Minimize your Hospital’s Exposure to Financial Clawback
Recently the IRS released final regulations for 501(r) that have led to a number of questions around financial assistance and collections policies for 501(c)(3) providers. The impact of 501(r) on accident claims tends to be overlooked because accident claims typically account for less than 3% of outstanding accounts receivables. However, when managed properly, accident claim reimbursements can significantly improve financial performance. It is imperative that providers properly adhere to the new requirements defined in Section 501(r) in order to compliantly maximize revenues on accident claims and prevent potential clawbacks from FAP-eligible patients.
For motor vehicle claims, Section 501(r)’s Financial Assistance Policy (FAP) mandate deserves attention. The final regulations require hospitals to establish a written FAP for emergency and other medically necessary care. A critical component of a Section 501(r)-compliant FAP is the eligibility criteria for financial assistance. The final regulations do not mandate any particular eligibility criteria. Rather, the final regulations only require that a FAP specify the eligibility criteria for receiving financial assistance.
- Review the terms and conditions set forth in your Financial Assistance Policy to assure eligibility criteria is specified
- The Clawback Provision of Section 501(r)’s can have serious financial implications if your FAP is too broadly or too narrowly worded
- MRA recommends adding language to your FAP that pends or denies eligibility for financial assistance when a patient is injured in a motor vehicle accident and is pursuing a personal injury claim.

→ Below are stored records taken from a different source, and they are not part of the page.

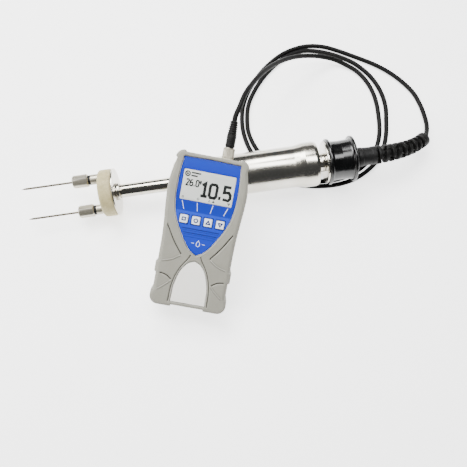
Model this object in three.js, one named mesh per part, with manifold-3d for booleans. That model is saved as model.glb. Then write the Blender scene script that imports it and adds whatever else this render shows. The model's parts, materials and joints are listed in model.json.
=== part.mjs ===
// Wood moisture meter: a handheld meter in a rubber sleeve, its ram-in electrode with a slide
// hammer, and the cable that joins them. Millimetres, +Z up, floor at z = 0. The electrode lies
// along +X with its pins towards -X, and the meter leans on the hammer with its face up.
import * as THREE from 'three';
import { mergeVertices } from 'three/addons/utils/BufferGeometryUtils.js';
import Module from 'manifold-3d';

const wasm = await Module();
wasm.setup();

// Clearances
const touchGap = 0.3;             // between pieces that touch
const runGap = 0.3;               // between a sliding piece and what guides it
const overcut = 1;                // how far a cutter runs past the face it cuts

// Meter, in its own frame: u to the right, v up the face, w out of the face, back at w = 0
const meterHalfLength = 72.3;
const meterThickness = 33;
const baseHalfWidth = 35;         // at the lower end
const waistHalfWidth = 34.8;
const shoulderHalfWidth = 37.5;   // widest, beside the display
const topHalfWidth = 33;
const cornerRadius = 6.5;
const sleeveWall = 2.7;
const sleeveEdge = 4;             // rounding of the sleeve's edges
const padRise = 1.6;              // how far pads, bumpers and ears stand proud
const shellWall = 2.2;
const shellEdge = 1.6;
const splitLevel = meterThickness / 2 + 0.1;      // w of the joint between the shells
const sealThickness = 0.4;
const backWall = 3;
const plateThickness = 1.2;
const windowSize = [49.6, 28.8];
const windowCentre = meterHalfLength - 29.6;      // v
const lcdThickness = 4.2;
const boardThickness = 1.5;
const boardHalfWidth = 26;
const keySize = 7.5;
const keyPitch = 11.5;
const keyRow = meterHalfLength - 61.6;            // v of the keys
const keyProud = 1.2;             // above the face plate
const keyTravel = 0.8;
const stemRadius = 2.2;
const switchSize = 5;
const switchHeight = 2.2;
const bossRadius = 4.2;
const screwRadius = 1.4;
const batteryRadius = 5.25;
const batteryLength = 44.5;
const batteryPitch = 11.2;
const batteryCount = 4;
const batteryTop = -16;           // v of the upper end of the cells
const contactThickness = 0.5;
const doorThickness = 1.4;
const doorTravel = 3;

// Socket and plug, on an axis along v
const socketSide = 13;            // u of the axis
const socketLevel = meterThickness / 2;           // w of the axis
const barrelRadius = 4.2;
const barrelLength = 8;
const socketBore = 3.4;
const shankRadius = 4.7;
const flangeRadius = 6.8;
const flangeThickness = 1.6;
const ringWall = 1.1;
const ringLength = 11.8;
const plugRadius = 4.7;
const plugLength = 12.3;
const bootLength = 12.4;

// Electrode, along its own axis s from the front face of the insulating head
const headRadius = 24.2;
const headThickness = 13.8;
const headEdge = 3.2;
const backPlateThickness = 1.4;
const pinSpacing = 31.4;
const pinRoll = THREE.MathUtils.degToRad(30);
const pinRadius = 1.05;
const pinLength = 68;
const pinReach = 80.3;            // from the head to the pin's tip
const nutFlats = 11.7;
const nutLength = 15.6;
const nutFront = 27;              // from the head to the nut's front
const ringThickness = 2.2;
const collarRadius = 5.2;
const threadRadius = 3.3;
const rodRadius = 6.9;
const rodBore = 4.4;
const leadRadius = 1.5;
const lockCollarRadius = 9;
const lockCollarLength = 3.3;
const hammerFront = 77;           // s of its front end at rest
const hammerLength = 147.4;
const hammerRadius = 21.3;
const hammerFlangeRadius = 23.1;
const hammerFlangeLength = 14.8;
const hammerFlare = 10.4;
const bushWall = 2.6;
const bushLength = 15;
const neckRadius = 9.4;
const neckLength = 7.2;
const washerRadius = 21.5;
const washerThickness = 2.2;
const capBarrelRadius = 20.6;
const capFlangeRadius = 23.7;
const capFlangeWidth = 3.3;
const capLength = 28.2;
const glandRadius = 11.7;
const glandLength = 4.4;
const glandSleeveRadius = 10.1;
const glandSleeveLength = 18.9;
const reliefCore = 5.8;
const reliefRibs = 9;
const reliefRibRadius = [9.7, 7.7];
const reliefRibWidth = 3.3;

// How the pieces lie
const rise = THREE.MathUtils.degToRad(1.35);    // of the electrode, over the cable that runs under it
const lean = THREE.MathUtils.degToRad(22);      // of the meter, about the hammer's axis
const yaw = THREE.MathUtils.degToRad(18.7);     // of the meter, in the plane of its back
const leanStation = 112.8;                      // s where the meter's middle crosses the hammer
const leanGap = 0.6;

// Cable
const cableRadius = 2.5;
const cableSides = 10;
const cableSteps = 84;
const cableStub = 4;              // straight length at each end
const tailPoints = 12;            // of the route, which leave the floor for the plug

function solidOf(geometry) {
  const bare = geometry.clone();
  bare.deleteAttribute('normal');
  bare.deleteAttribute('uv');
  const merged = mergeVertices(bare, 1e-4);
  const index = merged.index.array;
  const kept = [];
  for (let i = 0; i < index.length; i += 3) {
    const corners = [index[i], index[i + 1], index[i + 2]];
    if (new Set(corners).size === 3) kept.push(...corners);
  }
  return new wasm.Manifold(new wasm.Mesh({
    numProp: 3,
    vertProperties: Float32Array.from(merged.attributes.position.array),
    triVerts: Uint32Array.from(kept),
  }));
}

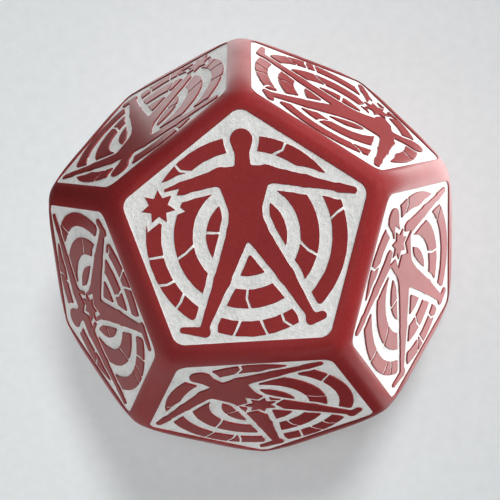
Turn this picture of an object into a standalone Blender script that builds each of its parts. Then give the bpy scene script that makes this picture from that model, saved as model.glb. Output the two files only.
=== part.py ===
"""A twelve-sided body-location die, resting on one face.

The body is one moulded dodecahedron with rounded edges. Each face has a shallow pocket,
in which a human figure, the rings of a target and a star are left standing flush with the
face. The star marks one place on the figure, a different one on each face. A web of paint
fills each pocket round that relief.

The origin is the centre of the resting face, with +Z up.
"""

import math

import bmesh
import bpy
import numpy as np
from mathutils import Matrix, Vector
from mathutils.geometry import delaunay_2d_cdt

# Driving dimensions, in metres
ACROSS_FLATS = 0.020
EDGE_RADIUS = 0.0011
CORNER_BALL_RADIUS = 0.0121  # of the ball that rounds off the twenty corners
ENGRAVING_DEPTH = 0.00040
PAINT_BELOW_FACE = 0.00012
PAINT_CLEARANCE = 0.00003
POCKET_APOTHEM = 0.00538

# The artwork of a face, in shares of the pocket's apothem
POCKET_CORNER_RADIUS = 0.13
RIM_MARGIN = 0.035
FIGURE_MARGIN = 0.050
BULLSEYE_RADIUS = 0.385
RINGS = ((0.51, 0.69), (0.81, 0.955))
STAR_POINTS = 7
STAR_RADII = (0.165, 0.092)  # tips and waists
CLEARING_RADII = (0.255, 0.145)  # of the star-shaped clearing round the star
LIMB_BLEND = 0.035

# Bones of the figure, each a tapered capsule from (x, y, radius) to (x, y, radius)
TRUNK_BONES = (
    ((0.000, 0.918, 0.107), (0.000, 0.878, 0.094)),  # head
    ((0.000, 0.850, 0.068), (0.000, 0.640, 0.076)),  # neck
    ((-0.210, 0.572, 0.088), (0.210, 0.572, 0.088)),  # shoulders
    ((-0.115, 0.520, 0.125), (-0.040, 0.240, 0.110)),  # ribs
    ((0.115, 0.520, 0.125), (0.040, 0.240, 0.110)),
    ((-0.040, 0.240, 0.110), (-0.065, 0.050, 0.112)),  # hips
    ((0.040, 0.240, 0.110), (0.080, 0.050, 0.112)),
)
ARM_BONES = (
    ((0.220, 0.574, 0.082), (0.580, 0.487, 0.058)),  # upper arm
    ((0.580, 0.487, 0.058), (0.880, 0.408, 0.036)),  # forearm
    ((0.910, 0.400, 0.046), (1.035, 0.370, 0.034)),  # hand
)
LEG_BONES = (
    ((-0.075, 0.030, 0.110), (-0.255, -0.410, 0.076)),  # thigh
    ((-0.255, -0.410, 0.076), (-0.435, -0.820, 0.043)),  # shin
    ((-0.440, -0.890, 0.050), (-0.650, -0.860, 0.030)),  # foot
    ((0.090, 0.030, 0.112), (0.355, -0.400, 0.074)),
    ((0.355, -0.400, 0.074), (0.555, -0.770, 0.041)),
    ((0.560, -0.830, 0.048), (0.670, -0.790, 0.042)),
)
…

If a hospital determines that a patient is FAP-eligible, it must refund the amount the patient has paid in excess of stated FAP guidelines. Section 501(r), however does not provide a specific look-back period. The comments to the final regulations note that any refund will relate to payments “for the care” at issue, and is intended only for payments for the episode(s) of care to which an individual’s FAP application (and therefore his or her FAP-eligibility determination) relates.
For example, assume that a hospital receives payment from the third part liability insurance proceeds following settlement of a patient’s personal injury action. Later, the patient is determined to be FAP-eligible for that episode of care. If the hospital’s FAP does not expressly carve out third party liability insurance from the FAP-eligibility determination, then the hospital could find itself in the position of having to refund some or even all of the payment.